We found our way back to the Oshiage Metro Station to the A Rose (pink) line, bought out tickets, found the platform, got on the train which was waiting, then we waited in the station for 30 minutes, with the occasional message being relayed in Japanese but as none of the other passengers seemed concerned, we sat there before finally deciding to get off the train and speak to the Metro attendant we saw on the platform. He told us “train stop – accident” and pointed to our Metro Map to show that we needed to get two different trains to get to where we wanted to go.
So, we headed back to the entry gate and got a refund for our tickets, purchased new ones for the first section of our journey on the Z Purple line for 5 stations to Mitsukoshimae, where we changed trains to the G Orange line, which involved buying more tickets from the ticket machine. We found our way to the platform but needed to ask someone using the” pointing to the map” system and them nodding to say that we were on the right platform and were about to get on the correct train. The reason that we were not sure, was because the trains are operated by different companies and are identified by a stripe along the whole train, of the colour corresponding to the line eg the Z Purple line has a purple stipe. However, the train that we were about to get onto did not have an orange stripe, but the whole train was orange!
We then got off the G Orange train at the station we had intended to get off when we originally set out at the Skytree Tower. By now it was raining and the A4 map that we were given by the hotel concierge proved to be useless as it only had two street names on it, neither of which corresponded to the streets that we came out of the station onto. Just to add to the confusion, none of the other streets in the area had names. So, we headed off in the direction it looked like we should go, and eventually stopped at a café and went in to ask if anyone spoke English and asked them what street we were on and how should we get to the shop we were looking for. We were surprised to discover that the three staff members who looked at our map could not work out where they were on the map so that we could get our bearings. At this point we decided to turn on the data on Sandy’s phone and use google maps and headed off, following the instructions, but after walking about a kilometre, and it giving us instructions to make another turn and walk for a further 930 metres, we looked ahead and it was going to be a further 1.5 kilometres to get to the shop. At this point it was raining fairly heavily and we decided to head back to the station and forget about the shop – 0 out of 10 for us!
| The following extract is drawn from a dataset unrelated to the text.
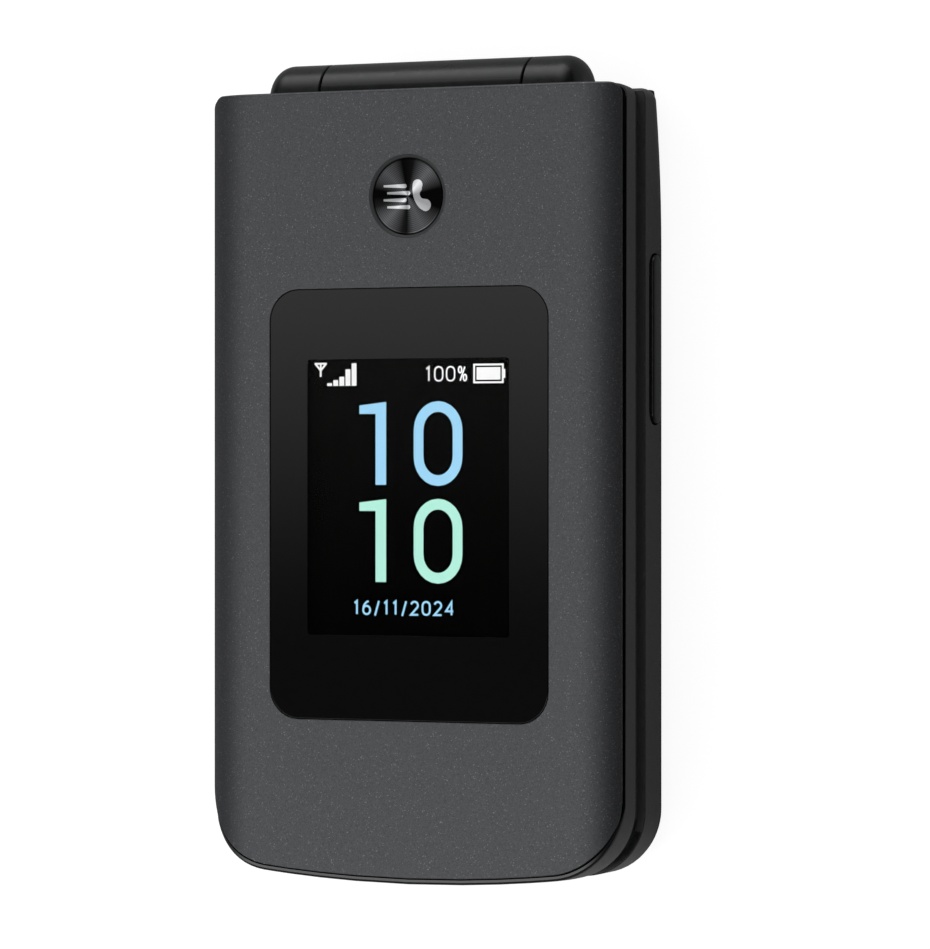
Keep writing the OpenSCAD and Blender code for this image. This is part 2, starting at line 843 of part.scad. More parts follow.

Although we didn’t find our shop that we were looking for in the famous Ginza Shopping area that we were in, we did come across a McDonalds, so on the way back to the station we called in there and had some French fries for a late 2.30pm lunch.
We went back to the station, Shimbashi, found the G Orange line, bought tickets, found the platform, got on the train and travelled for 3 stations and we were back at our Akasaka-mitsuke station and in 5 minutes we were back at the Hotel, pleased with ourselves that we had managed to find our way around the Metro.
When we arrived back into our room, we discovered that Richard did not have his hat with him and remembered putting it on the tiny seat in the corner of a small upstairs dining area at McDonalds and thought it must have fallen on the floor. So, we decided to go back and get it as it is his favourite hat and we would not be able to replace it, so back to the station, tickets, platform, train for 3 stops in the start of the peak hour crush, walked to McDonalds and lo and behold! there was his hat, which had obviously been picked up and put neatly back on the seat he was sitting on. Big smiles! Back to the station, tickets, platform, train for 3 stops in the squeezy peak hour crush, walked back to the hotel and arrived in our room at 4.10pm after some wins and some losses using the Tokyo Metro!!!
We didn’t get very wet and hadn’t needed to use our rain jackets, as our umbrellas were quite sufficient.
We started our packing and then, because it was still raining and we didn’t feel like walking down to Chiyoda in the rain, we went down to the Garden lounge for a lovely last dinner overlooking the hotel’s Japanese Gardens.
We have enjoyed our visit to Tokyo and although it is said to be a frantic, high-tech 24-hour city, we found some tranquil backstreets and old temples to explore away from the crowds.
We enjoyed our three extra days sightseeing after our tour finished – thanks so much to Alison for her suggestions.